Hey There Guys, I was just wondering, what your thoughts were on the PS2 game Culdcept. Im not sure what you would classify it as, as it is like a collectable card game mixed with a monopoly-type board game. It is completely fantasy based, and is a household favorite where i live. I live with 6 other people right now in a big house, and we all enjoy completely different kinds of games. Im the RPG fiend (currently own over 100 of them), others are hardcore into FPS's and so on. Never the less, we all are addicted to it. And im talking long term. we have been almost constantly playing it for over a year now. The fact that there are so many cards to collect, and so many extra features and statistics that the game keeps track of, it is never ending fun. I have tried to play every other card based game for every system i can find, and none of them even come close to the level of strategy, fun, and complexity of said title. I understand that there are no *real* RPG elements to it, but you do have a character called a "cepter" in which you collect your cards and awards, and you always use the same character basically "building him/her up". I just had wondered if you guys have played it, and if not, i urge you and everyone else who reads this letter to go out and try and find a copy of it. Trust me. Thanks for your time.

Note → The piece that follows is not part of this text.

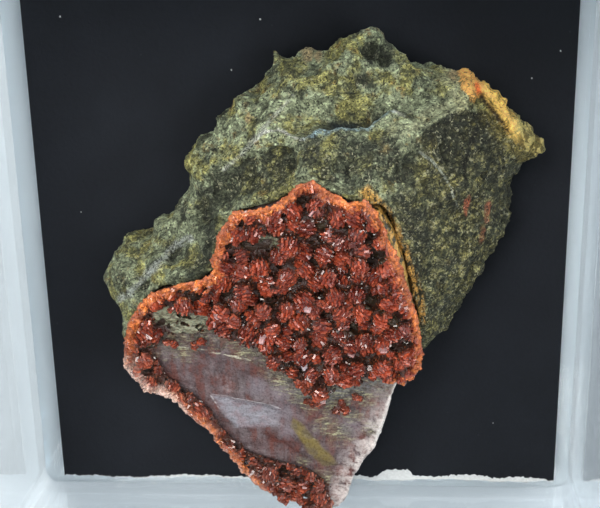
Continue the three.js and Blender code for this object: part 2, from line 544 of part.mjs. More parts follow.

ps If you guys haven't read the "Gamers Manifesto" over at you probably should.


Thanks for the recommendation, but I must caution you against a pitfall that seems to ensnare readers from time to time. It's okay to like games that aren't RPGs! You don't have to stretch to define things as RPGs just because you like them - it's entirely normal for RPGamers to enjoy games from other genres as well. Sure, the RPG elements may contribute to your enjoyment, but you don't need to categorize things so rigidly just to enjoy them. So you enjoy your board game / card dealie or whatever it is, and feel secure in your RPGamerhood.

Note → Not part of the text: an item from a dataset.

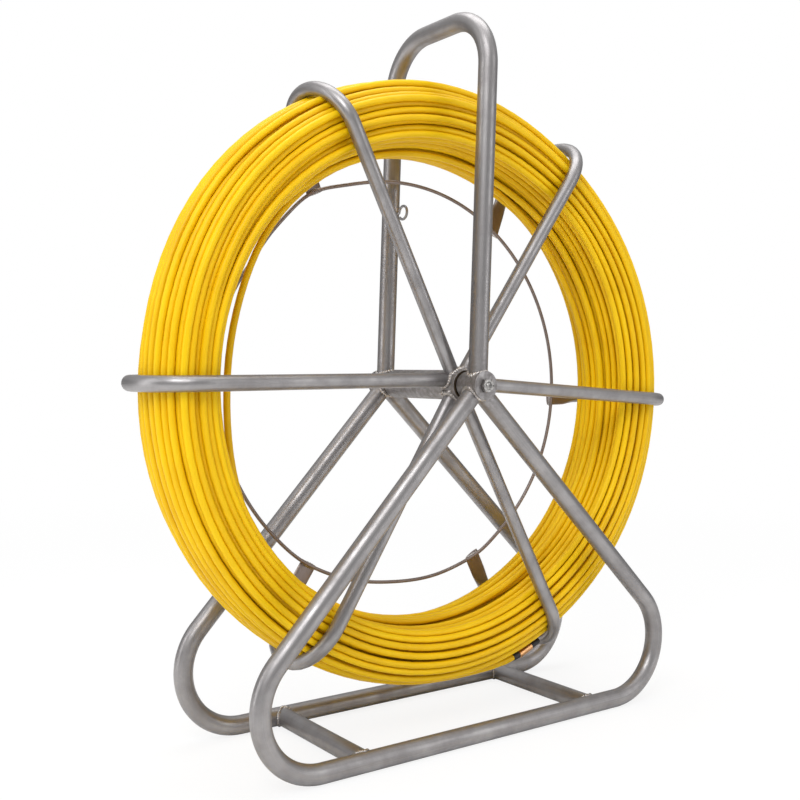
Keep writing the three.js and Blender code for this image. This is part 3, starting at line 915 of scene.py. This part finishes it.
def makeSpokes():
    sides = reelSizes["sides"]
    for i, loop in enumerate(spokeLoops):
        path = loopPath(loop)
        widths, flat = loopWidths(loop, path, i in reelSizes["creasedLoops"])
        sideways = np.cross(outward(math.radians(loop["turn"])), yAxis)
        part = sweep(path, widths, sideways, sides)
        marks = {"dull": np.repeat(flat, sides)}
        name, node = f"spokeLoop{i + 1}", f"spoke_loop_{i + 1}"
        makePiece(name, [part], satinSilver, "reel", [node], 50.0, marks)


def makeRing():
    count, sides = 240, 12
    turn = np.arange(count) * 2 * math.pi / count
    radius, plane = ringAt(turn)
    points = hub + outward(turn) * radius[:, None] + yAxis * plane[:, None]
    part = sweep(points, reelSizes["ringWire"], yAxis, sides, closed=True)
    marks = {"dull": np.ones(count * sides)}
    makePiece("rearRing", [part], satinSilver, "reel", ["rear_ring"], 40.0, marks)


makeSpokes()
makeRing()
makeBand("reel_hub_tube", "reelHubTube", hubRadius - reelSizes["hubWall"], reelSizes["hubEdge"], "reel")


# A lump of weld metal: a sphere's outline swept along a short random line, its widths the sine of
# the polar angle.
def weldLump(middle, size, rng):
    axis = unit(rng.normal(size=3))
    polar = np.radians(np.linspace(14, 166, 9))
    stretch = rng.uniform(0.8, 1.25)
    points = middle - axis * (size * stretch * np.cos(polar))[:, None]
    widths = np.column_stack([size * np.sin(polar) * rng.uniform(0.7, 1.0), size * np.sin(polar)])
    return sweep(points, widths, unit(np.cross(axis, rng.normal(size=3))), 10)


# Beads where the front arms meet the hub tube, lumps between them, and short beads along the ring
# on each tab.
def makeReelWelds():
    s = reelSizes
    beads = []
    for i, loop in enumerate(spokeLoops):
        rng = np.random.default_rng(80 + i)
        turn = math.radians(loop["turn"])
        start = hub + yAxis * (loop["front"] + s["frontSlope"]) + zAxis * loop["rise"]
        heading = outward(turn) * 0.27 - yAxis * s["frontSlope"]  # as steep as the front arm
        reach = hubRadius + s["beadClear"]
        beads.append(weldBead(start, heading, s["spoke"], hub, yAxis, reach, s["hubBead"], 50 + i, 20, 90))
        for side in (-1, 1):
            for deep in s["lumpPlanes"]:
                place = turn + side * math.radians(rng.uniform(*s["lumpTurns"]))
                plane = loop["front"] + s["frontSlope"] + deep
                middle = hub + outward(place) * (hubRadius + s["lumpClear"]) + yAxis * plane
                beads.append(weldLump(middle, s["hubLump"] * rng.uniform(0.6, 1.1), rng))
            tabTurn = turn + math.radians(loop["tabTurn"])
            share = np.linspace(-1, 1, 19)
            turns = tabTurn + share * s["tabBeadSpan"] / ringShape["radius"]
            radius, plane = ringAt(turns)
            radius, plane = radius + side * s["tabBeadApart"], plane + s["tabBeadRise"]
            ring = outward(turns) * radius[:, None] + yAxis * plane[:, None]
            swell = np.sqrt(np.clip(1 - share**2, 0.03, 1))
            width = s["tabBead"] * swell * (1 + 0.18 * np.sin(np.arange(19) * 1.9 + rng.uniform(0, 6)))
            beads.append(sweep(hub + ring, width, yAxis, 8))
    makePiece("reelWelds", beads, weldSilver, "reel", (), 80.0)


makeReelWelds()
print("reel made")

rodSizes = {
    "diameter": 0.0071,
    "stations": 96,  # to each turn
    "sides": 10,
    "acrossPitch": 0.0080,
    "layerPitch": 0.0079,
    "middle": (0.0012, 0.2889),  # of the section: along the axle, and radius
    "halfWide": 0.0488,
    "halfDeep": 0.0371,
    "squareness": 2.85,
    "wanderAcross": 0.0030,
    "wanderDeep": 0.0026,
    "wanderKnots": 3,  # to each turn
    "settling": 150,  # steps
    "unsoftened": 12,  # the last of them
    "closest": 1.01,  # diameters from turn to turn
    "eagerness": 0.8,
    "softness": 0.25,
    "seed": 11,
    "leaving": 4,  # stations over which the last turn leaves for its fitting
    "loosePlane": 0.010,
    "collar": 0.009,
    "collarWall": 0.0006,
}
# The loose inner turn: its turn round the axis in degrees, and its radius there.
looseTurn = {
    "turns": (-72, -40, -10, 15, 37, 60, 80, 94, 115, 140, 160, 180, 190, 205, 225),
    "radii": (0.264, 0.262, 0.259, 0.250, 0.2430, 0.2440, 0.2462, 0.2492, 0.2515, 0.2480, 0.2378, 0.2364,
              0.2395, 0.2495, 0.2600),
}
# How the pack strays from a true ring, as sums of waves: the cosine and sine heights of the first,
# second, third wave and so on, round the axis.
packShape = {
    "radius": [(-0.60, -2.59), (3.33, -2.42), (0.91, 0.10), (0.10, 0.28), (0.12, -0.05), (-0.48, 0.24)],
    "plane": [(-1.54, 0.33), (-0.54, 0.85)],
    "depth": [(1.31, 2.74)],
    "hollows": [(172, 24, 0.10), (46, 17, 0.11)],  # turn, width and share taken off the inner half
}


def waves(heights, turn):
    total = 0.0
    for number, (cosine, sine) in enumerate(heights, 1):
        total = total + cosine * np.cos(number * turn) + sine * np.sin(number * turn)
    return total / 1000  # the heights are in millimetres


# From a place in the even section to the pack's true place at that turn, or back again: shifted by
# the waves, stretched in depth, and drawn back on the inner side by bell-shaped hollows.
def strayed(places, turn, back=False):
    middle = rodSizes["middle"][1]
    plane, radius = waves(packShape["plane"], turn), waves(packShape["radius"], turn)
    stretch = 1 + waves(packShape["depth"], turn) / rodSizes["halfDeep"]
    deep = places[..., 1] - middle - radius * back
    hollow = 1.0
    for place, width, share in packShape["hollows"]:
        apart = (np.degrees(turn) - place + 180) % 360 - 180
        hollow = hollow - share * np.exp(-(apart / width) ** 2)
    stretch = stretch * np.where(deep < 0, hollow, 1.0)
    if back:
        return np.stack([places[..., 0] - plane, middle + deep / stretch], axis=-1)
    return np.stack([places[..., 0] + plane, middle + radius + deep * stretch], axis=-1)


# Starting places of the turns in the section: layers from the inside out, each filled across its
# width, there and back, as the rod would be laid.
def layTurns(middle, halfWide, halfDeep):
    s = rodSizes
    places = []
    layers = int(2 * halfDeep / s["layerPitch"]) + 1
    for i, deep in enumerate(np.linspace(-1, 1, layers) * halfDeep * 0.97):
        width = halfWide * (1 - min(1, abs(deep) / halfDeep) ** s["squareness"]) ** (1 / s["squareness"])
        count = max(2, int(2 * width / s["acrossPitch"]) + 1)
        row = [(middle[0] + across, middle[1] + deep) for across in np.linspace(-width, width, count)]
        places += row if i % 2 == 0 else row[::-1]
    return np.array(places)


# Slow random drift of the rod's place in the section, from random knots joined and smoothed.
def drifting(turns, stations, rng):
    s = rodSizes
    knots = np.arange(turns * s["wanderKnots"] + 2) / s["wanderKnots"]
    drift = rng.normal(size=(len(knots), 2)) * (s["wanderAcross"], s["wanderDeep"])
    along = np.arange(turns * stations) / stations
    smooth = np.hanning(25) / np.hanning(25).sum()
    joined = [np.convolve(np.interp(along, knots, drift[:, i]), smooth, "same") for i in range(2)]
    return np.column_stack(joined).reshape(turns, stations, 2)


# The turns pushed apart until none overlap, kept in the section's outline: a rounded rectangle
# where the powers of the two distances from its middle add up to one.
def settled(target, pinned, middle, halfWide, halfDeep):
    s = rodSizes
    places = target.copy()
    turns = len(places)
    free = ~pinned[..., None]
    for step in range(s["settling"]):
        apart = places[:, None] - places[None]
        distance = np.sqrt((apart**2).sum(axis=-1)) + 1e-9
        overlap = np.clip(s["diameter"] * s["closest"] - distance, 0, None)
        overlap[np.arange(turns), np.arange(turns)] = 0
        push = (apart / distance[..., None] * (overlap * 0.5)[..., None]).sum(axis=1)
        places += np.where(free, push * s["eagerness"], 0.0)
        line = places.reshape(-1, 2)
        if step < s["settling"] - s["unsoftened"]:
            bent = np.pad(line, ((3, 3), (0, 0)), mode="edge")
            softened = (sum(bent[k:k + len(line)] for k in range(7)) / 7).reshape(places.shape)
            places = np.where(free, places * (1 - s["softness"]) + softened * s["softness"], places)
        offset = (places - middle) / (halfWide, halfDeep)
        size = (np.abs(offset) ** s["squareness"]).sum(axis=-1) ** (1 / s["squareness"])
        shrink = np.where(~pinned & (size > 1), 1 / np.maximum(size, 1e-6), 1.0)
        places = middle + (places - middle) * shrink[..., None]
    return places


# Where the ferrule takes the rod in, as (along, radius) and the turn round the axis.
def rodEnd():
    ferrule, cap = (sum(nodeBox(name)) / 2 for name in ("rod_end_ferrule", "rod_end_cap"))
    heading = unit(cap - ferrule)
    low, high = nodeBox("rod_end_ferrule")
    length = np.linalg.norm((high - low)[[0, 2]])
    place = ferrule - heading * (length / 2 - 0.0035) - hub
    return np.array([place[1], np.hypot(place[0], place[2])]), math.atan2(place[2], place[0])


def windRod():
    s = rodSizes
    rng = np.random.default_rng(s["seed"])
    radius = s["diameter"] / 2
    middle = np.array(s["middle"])
    halfWide, halfDeep = s["halfWide"] - radius, s["halfDeep"] - radius
    places = layTurns(middle, halfWide, halfDeep)
    turns, stations = len(places), s["stations"]
    end, startTurn = rodEnd()
    turn = startTurn + np.arange(stations) * 2 * math.pi / stations
    fitting = strayed(end, startTurn, back=True)
    power = s["squareness"]
    edge = halfDeep * (1 - abs((fitting[0] - middle[0]) / halfWide) ** power) ** (1 / power)
    places[-1] = (fitting[0], middle[1] + edge)
    follow = np.vstack([places[1:], places[-1:]])
    share = (np.arange(stations) / stations)[None, :, None]
    target = places[:, None] * (1 - share) + follow[:, None] * share + drifting(turns, stations, rng)
    reach = np.interp(np.degrees(turn), looseTurn["turns"], looseTurn["radii"], period=360)
    smooth = np.hanning(9) / np.hanning(9).sum()
    reach = np.convolve(np.pad(reach, 4, mode="wrap"), smooth, "valid")
    target[0] = strayed(np.column_stack([np.full(stations, s["loosePlane"]), reach]), turn, back=True)
    ease = np.clip((np.arange(stations) - (stations - s["leaving"])) / s["leaving"], 0, 1)
    ease = (ease * ease * (3 - 2 * ease))[:, None]
    target[-1] = target[-1] * (1 - ease) + fitting * ease
    pinned = np.zeros((turns, stations), dtype=bool)
    pinned[-1] = ease[:, 0] > 0
    pinned[0] = True
    line = settled(target, pinned, middle, halfWide, halfDeep).reshape(-1, 2)
    for _ in range(3):
        line[1:-1] = 0.25 * line[:-2] + 0.5 * line[1:-1] + 0.25 * line[2:]
    line = np.vstack([line, fitting])
    turn = startTurn + np.arange(len(line)) * 2 * math.pi / stations
    line = strayed(line, turn)
    path = hub + outward(turn) * line[:, 1:] + yAxis * line[:, :1]
    length = np.linalg.norm(np.diff(path, axis=0), axis=1).sum()
    print(f"rod wound: {turns} turns, {length:.1f} m")
    knot = rng.random(turns * 2 + 2)
    tone = np.interp(np.arange(len(line)) / stations * 2, np.arange(len(knot)), knot)
    marks = {"turnTone": np.repeat(tone, s["sides"])}
    part = sweep(path, radius, yAxis, s["sides"])
    makePiece("woundRod", [part], yellowSheath, "reel", ["rod_coil"], 60.0, marks)
    heading = unit(path[-1] - path[-2])
    collar = path[-1] + heading * np.linspace(-s["collar"], 0.0012, 7)[:, None]
    swell = radius + s["collarWall"] * np.sin(np.linspace(0.35, 2.8, 7)) ** 0.5
    part = sweep(collar, swell, yAxis, 20)
    makePiece("rodEndCollar", [part], blackRubber, "reel", (), 50.0)


windRod()
for node, material in (
    ("front_bush", bronzeBush), ("rear_bush", bronzeBush), ("rod_end_ferrule", turnedBrass),
    ("rod_end_thread", zincPlate), ("rod_end_cap", blackRubber),
):
    mesh = frame["nodes"][node].data
    mesh.materials.clear()
    mesh.materials.append(material)
print("rod made")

P.S. - "Where's the game where we play a salty Southern lawyer who has to piece together evidence to exonerate a black man falsely accused of murder, breaking down witnesses and spotting inconsistencies in testimony?" You sir, are a gentleman and a scholar.

o.O somebody hasn't read his Chaucer...

Two wives...? TWO WIVES?! I'll give you two wives, you knuckle-headed sexy jerk. Just you wait until I put down this iron and start ironing you into the bedframe! Yuch.. Oh, and I see my team has done a good job on "Operation Castophoto." Which one is more appealing to you?

With a cherry on top,


Um.. Which what is more appealing, being ironed into a bedframe or being stalked by proxy? Gee, that's quite the choice...

A helping hand

There was a guy that was asking about the secret of evermore on your site, wanting to know where it was made. Myself being the second person outside of the industry to play that game, I'll help clear that up. It was actually made in Redmond Washington. my mom was a friend of the lead designer Beau Folsom,,26311/. hope that helps

I used ....
... My chinese Star
to pick the locks...
... and steal your car.


Thanks for sharing, you name-dropping cad!

I was wondering when Mook would chime in

DEar Qweermo

Did you have any hot man sex in LA? I know it must be easier to pick up a transexual hooker there than in canada Shining in the darkness sucked balls fat hairy elaphant balls with elaphant poo smeared on the elaphent balls . im looking forward to the reamke of ff 7 and the new crhorno break game how bout you ????
Mookizel televizel


Just how do you know this, exactly? Have you been picking up transexual hookers in L.A. and Canada, you naughty naughty person, you? You should really spend more time doing constructive things like actually playing Shining in the Darkness instead of randomly comparing it to elephant genitalia.


Apologies again for yesterday's unfortunateness, and for next week, we shall speak of many things, including Jade Empire, which I am now playing, and the upcoming Atlus/NIS releases, Riviera and and Atelier Iris. Until such a time, may all your mishaps be creamsicle-related, and may the power grid hold out until I can book a camping trip!
Andrew Long is slowly walking down the hall, faster than a cannonball.